#### SHORT EXERCISE:
Take the entries below and reproduce them word for word.

Parts and joints as JSON:
--- BEGIN ---
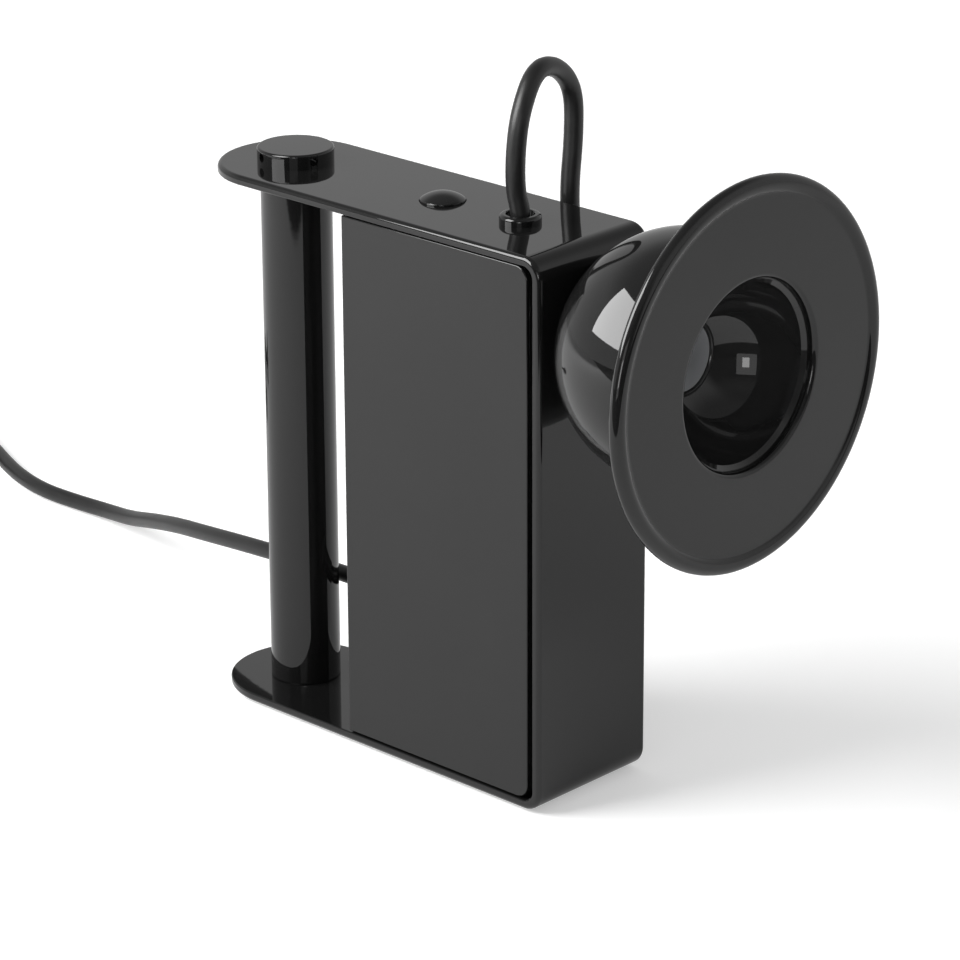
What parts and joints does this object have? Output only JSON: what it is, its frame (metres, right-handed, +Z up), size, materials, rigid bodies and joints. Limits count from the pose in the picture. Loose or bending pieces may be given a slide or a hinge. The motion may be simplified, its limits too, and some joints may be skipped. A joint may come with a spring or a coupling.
{
  "type": "table lamp",
  "caption": "Tabletop searchlight lamp: box in a C-frame with a grip post, and a brimmed ball head that turns on a magnetic seat.",
  "frame": {"origin": "on the table under the middle of the C-frame, on the underside of its rubber pad", "axes": "+X the way the head shines at rest, +Y towards the side that the cables leave on, +Z up"},
  "size_m": [0.6106, 0.1873, 0.2672],
  "materials": {
    "black_lacquer": "mirror-gloss black lacquer on steel",
    "head_lacquer": "mirror-gloss black lacquer on spun steel",
    "bowl_black": "polished black inside of the bowl, bevelled lip",
    "button_black": "glossy black",
    "foot_rubber": "matt black",
    "bright_steel": "zinc-plated steel",
    "magnet_nickel": "nickel-plated magnet",
    "glide_polymer": "black low-friction polymer",
    "switch_black": "matt black moulding",
    "brass": "bare brass",
    "spring_steel": "spring steel wire",
    "driver_white": "white moulded case",
    "tray_aluminium": "folded aluminium sheet",
    "terminal_cream": "cream moulding",
    "cable_black": "satin black cable sheath",
    "wire_grey": "grey wire insulation",
    "gland_black": "satin black moulding",
    "plug_black": "satin black moulding",
    "pin_nickel": "nickel-plated brass",
    "tie_black": "matt black strap",
    "barrel_black": "black anodised aluminium",
    "board_white": "white circuit board with a yellow emitter",
    "lens_frosted": "frosted lens",
    "bezel_black": "polished black ring"
  },
  "bodies": {
    "lamp_base": {"c_frame": "black_lacquer", "base_pad": "foot_rubber", "base_screws": "bright_steel", "grip_post": "black_lacquer", "tie_rod": "bright_steel", "grip_cap": "black_lacquer", "foot_nut": "bright_steel", "chassis": "black_lacquer", "side_cover_near": "black_lacquer", "side_cover_far": "black_lacquer", "cover_standoffs": "bright_steel", "cover_screws": "bright_steel", "switch_body": "switch_black", "switch_blades": "brass", "button_spring": "spring_steel", "top_bush": "black_lacquer", "bush_nut": "brass", "magnet_seat": "bright_steel", "magnet": "magnet_nickel", "seat_screws": "bright_steel", "led_driver": "driver_white", "driver_tray": "tray_aluminium", "terminal_block": "terminal_cream", "terminal_screws": "brass", "wiring_bracket": "switch_black", "cord_clamp": "switch_black", "clamp_screw": "bright_steel", "inner_mains": "cable_black", "inner_lead": "cable_black", "driver_wires": "wire_grey", "switch_wires": "wire_grey", "mains_gland": "gland_black", "mains_cord": "cable_black", "mains_coil": "cable_black", "coil_tie": "tie_black", "mains_tail": "cable_black", "plug_body": "plug_black", "plug_pins": "pin_nickel", "head_lead": "cable_black"},
    "button": {"push_button": "button_black"},
    "seat_ring": {"glide_ring": "glide_polymer"},
    "head": {"head_shell": "head_lacquer", "brim": "head_lacquer", "reflector": "bowl_black", "lamp_barrel": "barrel_black", "led_board": "board_white", "lens": "lens_frosted", "lens_bezel": "bezel_black", "holder_studs": "bright_steel", "head_gland": "gland_black", "head_wires": "wire_grey"}
  },
  "joints": [
    {"name": "button_press", "type": "slide", "parent": "lamp_base", "child": "button", "axis": [0, 0, -1], "range_m": [0, 0.002], "stiffness_N_per_m": 300, "springref_m": -0.003, "deforming": ["button_spring"]},
    {"name": "head_roll", "type": "hinge", "parent": "lamp_base", "child": "seat_ring", "pos_m": [0.1313, 0, 0.1785], "axis": [1, 0, 0], "range_deg": [-60, 60], "deforming": ["head_lead"]},
    {"name": "head_tilt", "type": "hinge", "parent": "seat_ring", "child": "head", "pos_m": [0.1313, 0, 0.1785], "axis": [0, 1, 0], "range_deg": [-35, 35], "deforming": ["head_lead"]}
  ]
}
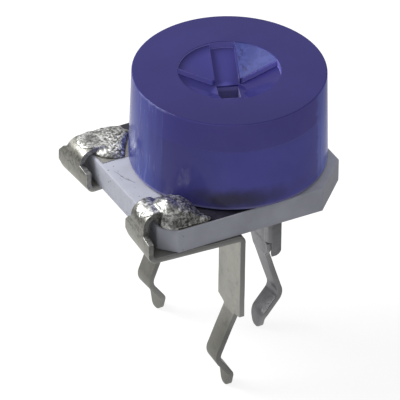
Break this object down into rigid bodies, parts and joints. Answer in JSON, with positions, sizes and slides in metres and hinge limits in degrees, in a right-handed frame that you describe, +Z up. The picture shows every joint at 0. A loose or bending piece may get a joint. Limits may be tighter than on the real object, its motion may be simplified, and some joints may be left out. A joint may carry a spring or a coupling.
{
  "type": "trimmer potentiometer",
  "caption": "Open-frame single-turn trimmer potentiometer: translucent blue rotor with a cross recess on a ceramic base, with folded snap-in leads soldered to its film.",
  "frame": {"origin": "on the rotor's axis, at the surface of the circuit board that the lead shoulders stand on", "axes": "+Z up along the rotor's axis, away from the board; -X toward the two end terminals, +X toward the wiper lead; +Y to the back"},
  "size_m": [0.0081, 0.0068, 0.011],
  "materials": {
    "ceramic": "satin sintered ceramic",
    "film": "smooth printed resistive film",
    "silver_pad": "matt printed silver",
    "tinned": "dull tinned sheet",
    "solder": "grainy bright solder",
    "rivet": "plated",
    "spring": "bright spring sheet",
    "blue_plastic": "glossy translucent moulding"
  },
  "bodies": {
    "base": {"ceramic_base": "ceramic", "resistive_track": "film", "front_end_pad": "silver_pad", "back_end_pad": "silver_pad", "front_terminal": "tinned", "back_terminal": "tinned", "wiper_terminal": "tinned", "front_solder": "solder", "back_solder": "solder", "centre_rivet": "rivet"},
    "rotor": {"wiper_contact": "spring", "rotor_cap": "blue_plastic"}
  },
  "joints": [
    {"name": "rotor_turn", "type": "hinge", "parent": "base", "child": "rotor", "pos_m": [0, 0, 0.0043], "axis": [0, 0, 1], "range_deg": [-84, 126]}
  ]
}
--- END ---
#### RESPONSE FOR THIS EXERCISE:
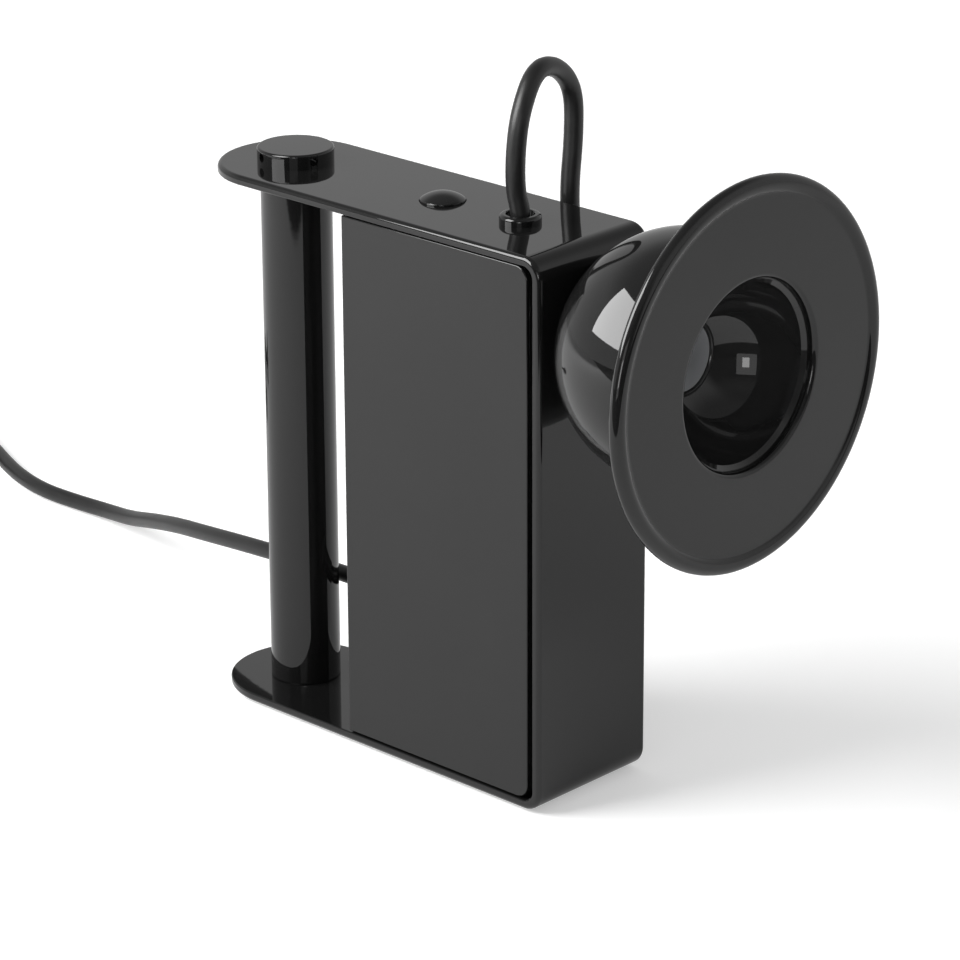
What parts and joints does this object have? Output only JSON: what it is, its frame (metres, right-handed, +Z up), size, materials, rigid bodies and joints. Limits count from the pose in the picture. Loose or bending pieces may be given a slide or a hinge. The motion may be simplified, its limits too, and some joints may be skipped. A joint may come with a spring or a coupling.
{
  "type": "table lamp",
  "caption": "Tabletop searchlight lamp: box in a C-frame with a grip post, and a brimmed ball head that turns on a magnetic seat.",
  "frame": {"origin": "on the table under the middle of the C-frame, on the underside of its rubber pad", "axes": "+X the way the head shines at rest, +Y towards the side that the cables leave on, +Z up"},
  "size_m": [0.6106, 0.1873, 0.2672],
  "materials": {
    "black_lacquer": "mirror-gloss black lacquer on steel",
    "head_lacquer": "mirror-gloss black lacquer on spun steel",
    "bowl_black": "polished black inside of the bowl, bevelled lip",
    "button_black": "glossy black",
    "foot_rubber": "matt black",
    "bright_steel": "zinc-plated steel",
    "magnet_nickel": "nickel-plated magnet",
    "glide_polymer": "black low-friction polymer",
    "switch_black": "matt black moulding",
    "brass": "bare brass",
    "spring_steel": "spring steel wire",
    "driver_white": "white moulded case",
    "tray_aluminium": "folded aluminium sheet",
    "terminal_cream": "cream moulding",
    "cable_black": "satin black cable sheath",
    "wire_grey": "grey wire insulation",
    "gland_black": "satin black moulding",
    "plug_black": "satin black moulding",
    "pin_nickel": "nickel-plated brass",
    "tie_black": "matt black strap",
    "barrel_black": "black anodised aluminium",
    "board_white": "white circuit board with a yellow emitter",
    "lens_frosted": "frosted lens",
    "bezel_black": "polished black ring"
  },
  "bodies": {
    "lamp_base": {"c_frame": "black_lacquer", "base_pad": "foot_rubber", "base_screws": "bright_steel", "grip_post": "black_lacquer", "tie_rod": "bright_steel", "grip_cap": "black_lacquer", "foot_nut": "bright_steel", "chassis": "black_lacquer", "side_cover_near": "black_lacquer", "side_cover_far": "black_lacquer", "cover_standoffs": "bright_steel", "cover_screws": "bright_steel", "switch_body": "switch_black", "switch_blades": "brass", "button_spring": "spring_steel", "top_bush": "black_lacquer", "bush_nut": "brass", "magnet_seat": "bright_steel", "magnet": "magnet_nickel", "seat_screws": "bright_steel", "led_driver": "driver_white", "driver_tray": "tray_aluminium", "terminal_block": "terminal_cream", "terminal_screws": "brass", "wiring_bracket": "switch_black", "cord_clamp": "switch_black", "clamp_screw": "bright_steel", "inner_mains": "cable_black", "inner_lead": "cable_black", "driver_wires": "wire_grey", "switch_wires": "wire_grey", "mains_gland": "gland_black", "mains_cord": "cable_black", "mains_coil": "cable_black", "coil_tie": "tie_black", "mains_tail": "cable_black", "plug_body": "plug_black", "plug_pins": "pin_nickel", "head_lead": "cable_black"},
    "button": {"push_button": "button_black"},
    "seat_ring": {"glide_ring": "glide_polymer"},
    "head": {"head_shell": "head_lacquer", "brim": "head_lacquer", "reflector": "bowl_black", "lamp_barrel": "barrel_black", "led_board": "board_white", "lens": "lens_frosted", "lens_bezel": "bezel_black", "holder_studs": "bright_steel", "head_gland": "gland_black", "head_wires": "wire_grey"}
  },
  "joints": [
    {"name": "button_press", "type": "slide", "parent": "lamp_base", "child": "button", "axis": [0, 0, -1], "range_m": [0, 0.002], "stiffness_N_per_m": 300, "springref_m": -0.003, "deforming": ["button_spring"]},
    {"name": "head_roll", "type": "hinge", "parent": "lamp_base", "child": "seat_ring", "pos_m": [0.1313, 0, 0.1785], "axis": [1, 0, 0], "range_deg": [-60, 60], "deforming": ["head_lead"]},
    {"name": "head_tilt", "type": "hinge", "parent": "seat_ring", "child": "head", "pos_m": [0.1313, 0, 0.1785], "axis": [0, 1, 0], "range_deg": [-35, 35], "deforming": ["head_lead"]}
  ]
}
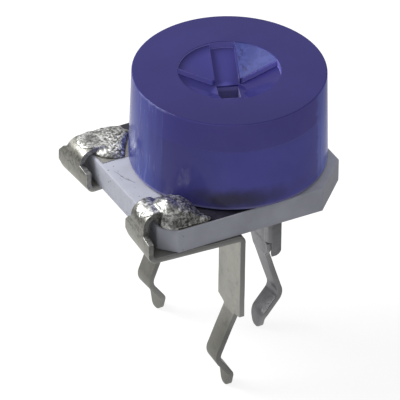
Break this object down into rigid bodies, parts and joints. Answer in JSON, with positions, sizes and slides in metres and hinge limits in degrees, in a right-handed frame that you describe, +Z up. The picture shows every joint at 0. A loose or bending piece may get a joint. Limits may be tighter than on the real object, its motion may be simplified, and some joints may be left out. A joint may carry a spring or a coupling.
{
  "type": "trimmer potentiometer",
  "caption": "Open-frame single-turn trimmer potentiometer: translucent blue rotor with a cross recess on a ceramic base, with folded snap-in leads soldered to its film.",
  "frame": {"origin": "on the rotor's axis, at the surface of the circuit board that the lead shoulders stand on", "axes": "+Z up along the rotor's axis, away from the board; -X toward the two end terminals, +X toward the wiper lead; +Y to the back"},
  "size_m": [0.0081, 0.0068, 0.011],
  "materials": {
    "ceramic": "satin sintered ceramic",
    "film": "smooth printed resistive film",
    "silver_pad": "matt printed silver",
    "tinned": "dull tinned sheet",
    "solder": "grainy bright solder",
    "rivet": "plated",
    "spring": "bright spring sheet",
    "blue_plastic": "glossy translucent moulding"
  },
  "bodies": {
    "base": {"ceramic_base": "ceramic", "resistive_track": "film", "front_end_pad": "silver_pad", "back_end_pad": "silver_pad", "front_terminal": "tinned", "back_terminal": "tinned", "wiper_terminal": "tinned", "front_solder": "solder", "back_solder": "solder", "centre_rivet": "rivet"},
    "rotor": {"wiper_contact": "spring", "rotor_cap": "blue_plastic"}
  },
  "joints": [
    {"name": "rotor_turn", "type": "hinge", "parent": "base", "child": "rotor", "pos_m": [0, 0, 0.0043], "axis": [0, 0, 1], "range_deg": [-84, 126]}
  ]
}